Viktorija Morozovaite is a PhD candidate at Utrecht University in the public economic law chair group of the Law Department. In her research project ‘Hypernudging strategies in the digital market economy: a role for European competition law?’ she works on conceptualizing novel hypernudging processes and examines them in relation to Art.102 TFEU. Her presentation introduced the emerging voice intelligence industry, its market structure, and the potential for consumer (potentially anticompetitive) influencing. It answered the research question - whether European competition law can address the potential challenges related to hypernudging by voice assistants, justifying its relevance and drawing parallels with anticompetitive self-preferencing behaviour.
Online platforms
Duan Shichang is a PhD candidate in school of journalism at Renmin University of China. His research covers a wide range of subjects including science and technology studies, infrastructure studies, labor studies and mobility studies. His presentation addressed the questions: What kind of entrepreneurial labor e-commerce sellers is performing in rural China? How do they perceive entrepreneurial labor? Does platformization allow them to gain new subjectivities? Deploying the analytic of platformization of cultural production, he finds that the urban-rural dualistic tradition launched by the state and the internal dynamism of platform ecosystem together constitute the political and market conditions, facilitating the rise of rural entrepreneurial labor.
Tim de Winkel is a PhD-candidate at the media and culture department of the Utrecht University and affiliated with the Utrecht Data School and research platform Datafied Society. Tim’s dissertation investigates radical platform technology and its role in online communication and information practices of the contemporary platform society. In his presentation he theorized whether so-called Alt-Tech infrastructures for (online) participation and dissemination constitute a new pillar in our platformized public sphere, and whether a consociational model can function as a theoretical template for a more open web, or that ideological segmentation fosters further polarization.

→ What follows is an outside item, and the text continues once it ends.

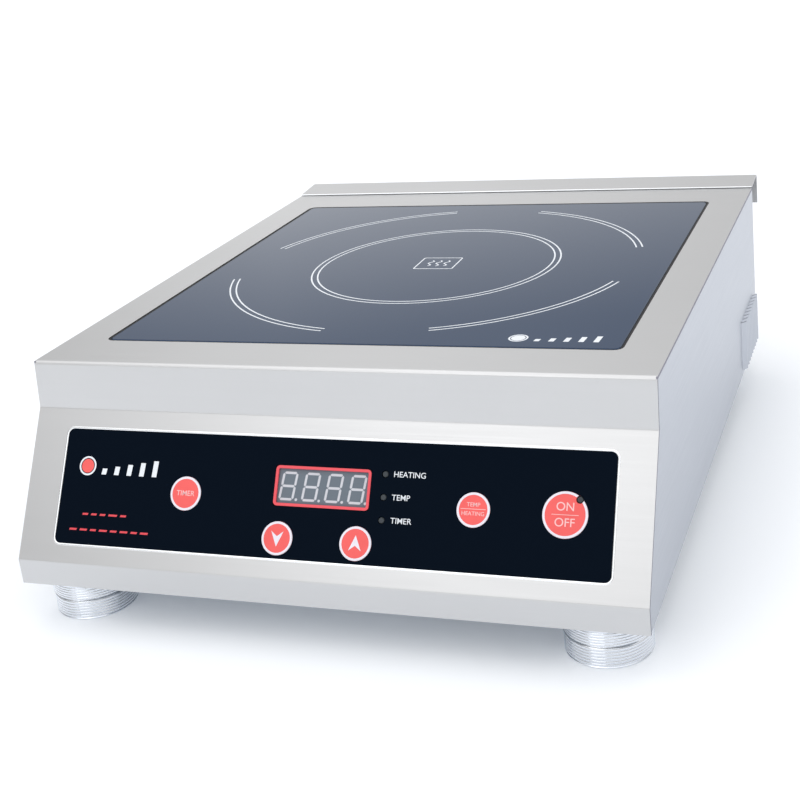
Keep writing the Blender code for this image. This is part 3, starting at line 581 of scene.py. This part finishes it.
def make_button_faces():
    """The caps: a red face with a pale rim, and its printed legend."""
    for name, (x, y, radius) in BUTTONS.items():
        body = f"{name}_button"
        place = PANEL @ Matrix.Translation((x * MM, y * MM, 0))
        edge = radius * MM
        rim = edge - RIM_WIDTH
        profile = [(0, BUTTON_FACE + 0.06 * MM), (rim * 0.6, BUTTON_FACE + 0.04 * MM), (rim, BUTTON_FACE),
                   (edge - 0.2 * MM, BUTTON_FACE), (edge - 0.05 * MM, BUTTON_FACE - 0.06 * MM),
                   (edge, BUTTON_FACE - 0.25 * MM), (edge, FLANGE_FRONT), (edge + FLANGE_REACH, FLANGE_FRONT),
                   (edge + FLANGE_REACH, FLANGE_BACK), (STEM_RADIUS, FLANGE_BACK), (STEM_RADIUS, STEM_END),
                   (0, STEM_END)]
        cap = piece(f"cap_{name}", turned(profile, 72), "button_red", body, place,
                    stands_for=(f"button_{name}",))
        band = [(rim, BUTTON_FACE - 0.1 * MM), (rim, BUTTON_FACE + 0.05 * MM),
                (edge - 0.15 * MM, BUTTON_FACE + 0.05 * MM), (edge + 0.02 * MM, BUTTON_FACE - 0.1 * MM),
                (edge + 0.02 * MM, BUTTON_FACE - 0.4 * MM), (edge - 0.3 * MM, BUTTON_FACE - 0.4 * MM)]
        ring = piece(f"cap_rim_{name}", turned(band, 72), "print_lilac", body, place)
        if name == "on_off":
            lamp_x, lamp_y = LAMPS["power"]
            notch = circle(LAMP_RADIUS + 0.35 * MM, 32, (lamp_x * MM, lamp_y * MM))
            for target in (cap, ring):
                lamp_space = prism(notch, -6 * MM, 1 * MM)
                lamp_space.transform(PANEL)
                carve(target, lamp_space)
        make_legend(name, place, body)


def make_legend(name, place, body):
    """The printed arrow or word on a button's cap."""
    face = BUTTON_FACE + 0.07 * MM
    low, high = face - LIFT, face + LIFT
    arrow = [(0, 4.0), (3.3, -3.5), (0, -1.0), (-3.3, -3.5)]

    def write(part, text, size, y):
        words(f"legend_{name}_{part}", text, size * MM, (0, y * MM), place, face, "print_pink", body)

    def rule(half, y):
        half_thick = 0.13
        low_y, high_y = y - half_thick, y + half_thick
        corners = [(-half, low_y), (half, low_y), (half, high_y), (-half, high_y)]
        line = prism([(a * MM, b * MM) for a, b in corners], low, high)
        piece(f"legend_{name}_rule", line, "print_pink", body, place)

    if name in ("up", "down"):
        sign = 1 if name == "up" else -1
        outline = [(a * sign * MM, b * sign * MM) for a, b in arrow]
        piece(f"legend_{name}_arrow", prism(outline, low, high), "print_lilac", body, place)
    elif name == "timer":
        write("word", "TIMER", 3.7, 0)
    elif name == "on_off":
        write("on", "ON", 5.6, 3.6)
        rule(6.4, 0)
        write("off", "OFF", 5.6, -3.7)
    else:
        write("temp", "TEMP", 2.8, 2.4)
        rule(6.2, 0.4)
        write("heating", "HEATING", 2.7, -1.8)


def make_display():
    """Four slanted seven-segment digits, each with its point, on the display's face."""
    low, high = DISPLAY_FACE - LIFT, DISPLAY_FACE + 2 * LIFT
    half_width, half_height, thick = 3.5, 6.5, 1.2
    end_gap, slant = 0.18, 0.12
    first, pitch = -18.4, 12.2
    point_radius, point_step = 0.7, 2.0
    segments = []

    def bar(x0, y0, x1, y1):
        along = Vector((x1 - x0, y1 - y0)).normalized()
        across = Vector((-along.y, along.x)) * thick / 2
        tip = along * thick / 2
        start = Vector((x0, y0)) + along * end_gap
        end = Vector((x1, y1)) - along * end_gap
        return [start, start + tip + across, end - tip + across,
                end, end - tip - across, start + tip - across]

    for digit in range(4):
        shapes = [bar(-half_width, y, half_width, y) for y in (half_height, 0.0, -half_height)]
        for x in (-half_width, half_width):
            shapes.append(bar(x, 0, x, half_height))
            shapes.append(bar(x, -half_height, x, 0))
        shapes.append([Vector(p) for p in circle(point_radius, 14, (half_width + point_step, -half_height))])
        middle = first + digit * pitch
        for shape in shapes:
            outline = [(DISPLAY_CENTRE.x + (p.x + middle + p.y * slant) * MM, DISPLAY_CENTRE.y + p.y * MM)
                       for p in shape]
            segments.append(prism(outline, low, high))
    piece("display_segments", together(segments), "segment_grey", matrix=PANEL)


# ---------------------------------------------------------------- feet


def make_feet():
    """Ribbed silver feet in ribbed collars, with a fine mould seam."""
    collar_low, collar_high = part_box("foot_collar_front_left")
    foot_low, foot_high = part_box("foot_front_left")
    seat = collar_low.z - 0.3 * MM

    def ribs(radius, bottom, top):
        count = max(1, round((top - bottom) / RIB_PITCH))
        step = (top - bottom) / count
        points = []
        for i in range(count):
            base = bottom + i * step
            for part, sunk in ((0.04, 1), (0.25, 0.2), (0.5, 0), (0.75, 0.2), (0.96, 1)):
                points.append((radius - sunk * RIB_DEPTH, base + part * step))
        return points

    def seam(angle):
        away = min(abs(angle - math.radians(turn)) for turn in SEAM_TURNS)
        return SEAM_HEIGHT if away < SEAM_HALF_TURN else 0

    for end in ("front", "rear"):
        for side in ("left", "right"):
            low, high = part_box(f"foot_{end}_{side}")
            centre = Matrix.Translation(((low.x + high.x) / 2, (low.y + high.y) / 2, 0))
            radius = (high.x - low.x) / 2 - SEAM_HEIGHT
            foot = [(0, 0), (radius - 1 * MM, 0), (radius - 0.3 * MM, 0.2 * MM), (radius, 0.6 * MM),
                    *ribs(radius, 0.9 * MM, seat - 0.4 * MM), (radius - 0.1 * MM, seat - 0.3 * MM),
                    (radius - 0.4 * MM, seat), (STUD_RADIUS, seat),
                    (STUD_RADIUS, foot_high.z), (0, foot_high.z)]
            piece(f"ribbed_foot_{end}_{side}", turned(foot, 120, seam), "foot_plastic", f"{end}_{side}_foot",
                  centre, stands_for=(f"foot_{end}_{side}",))
            radius = (collar_high.x - collar_low.x) / 2 - SEAM_HEIGHT
            bottom, top = collar_low.z, collar_high.z
            collar = [(BORE_RADIUS, bottom), (radius - 0.5 * MM, bottom), (radius, bottom + 0.4 * MM),
                      *ribs(radius, bottom + 0.6 * MM, top - 0.2 * MM), (radius - 0.2 * MM, top),
                      (BORE_RADIUS, top)]
            piece(f"ribbed_collar_{end}_{side}", turned(collar, 120, seam), "foot_plastic", "case", centre,
                  stands_for=(f"foot_collar_{end}_{side}",))


# ---------------------------------------------------------------- stage


FLOOR_RADIUS = 9.0
FLOOR_GLOW = 0.14


def make_stage():
    """A white floor under a pale dome, with one softbox before the sloping face."""
    floor = bpy.data.meshes.new("floor")
    outline = bmesh.new()
    outline.faces.new([outline.verts.new((x, y, 0)) for x, y in circle(FLOOR_RADIUS, 48)])
    outline.to_mesh(floor)
    outline.free()
    ground = bpy.data.objects.new("floor", floor)
    bpy.context.scene.collection.objects.link(ground)
    white = Shader("floor_white", (0.9, 0.912, 0.93), 0.9, Specular_IOR_Level=0.0)
    white.set("Emission Color", (0.78, 0.87, 1.0, 1))
    white.set("Emission Strength", FLOOR_GLOW)
    floor.materials.append(white.material)
    make_dome()
    softbox("front_softbox", Vector((0, FRONT, BASE)), Vector((-0.22, -0.77, 0.56)), 1.7, 0.9, 1.6)
    bpy.context.scene.view_settings.view_transform = "Standard"


# Brightness of the dome against the sine of the height above the horizon
DOME_HEIGHTS = ((0.0, 1.15), (0.19, 1.12), (0.32, 0.6), (0.47, 0.75), (0.64, 1.55), (1.0, 1.6))
# Brightness of the dome from its left end to its right end
DOME_WIDTHS = ((0.0, 0.62), (0.2, 0.68), (0.28, 1.15), (0.36, 1.05), (0.44, 0.88), (0.7, 0.8), (1.0, 0.75))
DOME_PEAK = 1.6


def make_dome():
    """Sky that is bright at the horizon and overhead, and varies from left to right."""
    world = bpy.data.worlds.new("studio")
    bpy.context.scene.world = world
    world.use_nodes = True
    nodes, links = world.node_tree.nodes, world.node_tree.links
    background = nodes["Background"]
    place = nodes.new("ShaderNodeTexCoord")
    parts = nodes.new("ShaderNodeSeparateXYZ")
    links.new(place.outputs["Generated"], parts.inputs["Vector"])

    def levels(source, stops):
        ramp = nodes.new("ShaderNodeValToRGB")
        elements = ramp.color_ramp.elements
        elements.remove(elements[1])
        for position, level in stops:
            element = elements[0] if position == 0 else elements.new(position)
            shade = level / DOME_PEAK
            element.color = (shade, shade, shade, 1)
        links.new(source, ramp.inputs["Fac"])
        return ramp.outputs["Color"]

    across = nodes.new("ShaderNodeMapRange")
    across.inputs["From Min"].default_value = -1.0
    links.new(parts.outputs["X"], across.inputs["Value"])
    blend = nodes.new("ShaderNodeVectorMath")
    blend.operation = "MULTIPLY"
    links.new(levels(parts.outputs["Z"], DOME_HEIGHTS), blend.inputs[0])
    links.new(levels(across.outputs["Result"], DOME_WIDTHS), blend.inputs[1])
    links.new(blend.outputs["Vector"], background.inputs["Color"])
    background.inputs["Strength"].default_value = DOME_PEAK ** 2


def softbox(name, target, direction, distance, size, power):
    """A square lamp at a distance from a target, in a direction, that faces it."""
    light = bpy.data.lights.new(name, "AREA")
    light.size = size
    light.energy = power
    lamp = bpy.data.objects.new(name, light)
    bpy.context.scene.collection.objects.link(lamp)
    lamp.location = target + direction.normalized() * distance
    lamp.rotation_euler = (-direction).to_track_quat("-Z", "Y").to_euler()


def make_camera():
    """A view from the front right, a little above the deck, with the frame rolled slightly."""
    azimuth, elevation, roll = (math.radians(a) for a in (20.17, 18.36, -5.85))
    distance = 739.5 * MM
    target = Vector((42.6 * MM, DECK_FRONT + 71.1 * MM, TOP))
    back = Vector((math.sin(azimuth) * math.cos(elevation), -math.cos(azimuth) * math.cos(elevation),
                   math.sin(elevation)))
    level = Vector((math.cos(azimuth), math.sin(azimuth), 0))
    upright = back.cross(level)
    right = level * math.cos(roll) + upright * math.sin(roll)
    up = upright * math.cos(roll) - level * math.sin(roll)
    lens = bpy.data.cameras.new("camera")
    lens.lens = 63.7
    lens.sensor_width = 36
    lens.shift_x = -0.0618
    lens.shift_y = -0.0981
    lens.clip_start = 0.01
    camera = bpy.data.objects.new("camera", lens)
    bpy.context.scene.collection.objects.link(camera)
    position = target + back * distance
    camera.matrix_world = Matrix.Translation(position) @ Matrix((right, up, back)).transposed().to_4x4()
    bpy.context.scene.camera = camera


make_stage()
make_camera()
finish_cad_nodes()
make_window_bead()
make_seam_edges_and_shadows()
make_canopy_hem()
make_glass_prints()
make_level_icon("glass_mark", (RING_CENTRE.x + 86.6 * MM, RING_CENTRE.y - 126.5 * MM), 9.2 * MM, Matrix(),
                GLASS_HIGH.z, "print_white")
make_panel_prints()
make_button_faces()
make_display()
make_feet()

Sérgio Barbosa is a PhD candidate linked to the Centre for Social Studies (CES) at the University of Coimbra and a FCT fellow (Portuguese Foundation for Science and Technology): SFRH/BD/143495/2019. In his presentation he argues that a new type of political activist is emerging amongst contemporary social mobilizations: the WhatsApper, a digital activist who intensely appropriates the chat app leveraging its app affordances for participation in political life.